* _What this task involves_
Filter the entries below, keeping only lines with the word "three".

━━━━━ Dataset excerpts ━━━━━

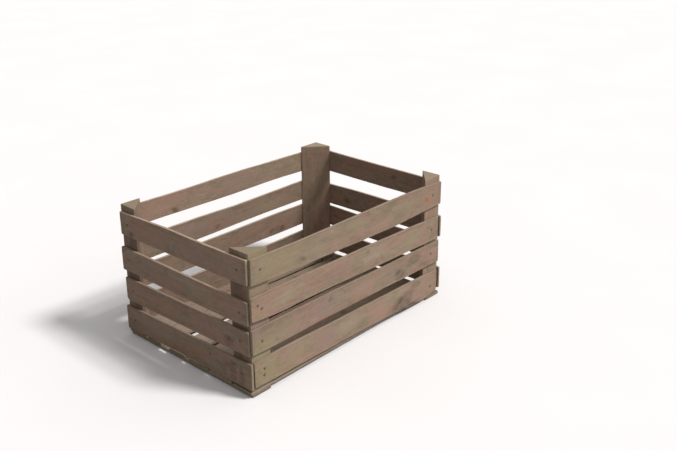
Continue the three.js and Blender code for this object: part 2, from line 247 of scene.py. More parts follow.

━━━━━
━━━━━ Dataset excerpts ━━━━━

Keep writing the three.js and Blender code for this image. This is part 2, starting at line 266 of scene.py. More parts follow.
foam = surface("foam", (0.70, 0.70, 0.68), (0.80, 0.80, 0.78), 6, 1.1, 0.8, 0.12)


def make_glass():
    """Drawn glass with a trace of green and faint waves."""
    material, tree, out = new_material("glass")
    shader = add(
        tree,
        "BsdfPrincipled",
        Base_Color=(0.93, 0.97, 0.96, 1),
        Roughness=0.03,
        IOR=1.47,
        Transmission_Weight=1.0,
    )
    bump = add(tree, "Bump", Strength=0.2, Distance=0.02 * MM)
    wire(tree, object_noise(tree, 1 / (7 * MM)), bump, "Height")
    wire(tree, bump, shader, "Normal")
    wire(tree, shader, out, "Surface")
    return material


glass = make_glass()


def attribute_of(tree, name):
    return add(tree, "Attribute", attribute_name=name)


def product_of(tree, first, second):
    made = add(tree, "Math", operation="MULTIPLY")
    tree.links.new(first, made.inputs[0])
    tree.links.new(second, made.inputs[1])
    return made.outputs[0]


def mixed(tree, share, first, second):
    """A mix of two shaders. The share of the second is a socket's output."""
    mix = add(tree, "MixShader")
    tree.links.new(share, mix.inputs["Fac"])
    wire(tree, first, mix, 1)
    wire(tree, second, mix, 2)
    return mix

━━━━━

* _Output for this exercise_
Continue the three.js and Blender code for this object: part 2, from line 247 of scene.py. More parts follow.
Keep writing the three.js and Blender code for this image. This is part 2, starting at line 266 of scene.py. More parts follow.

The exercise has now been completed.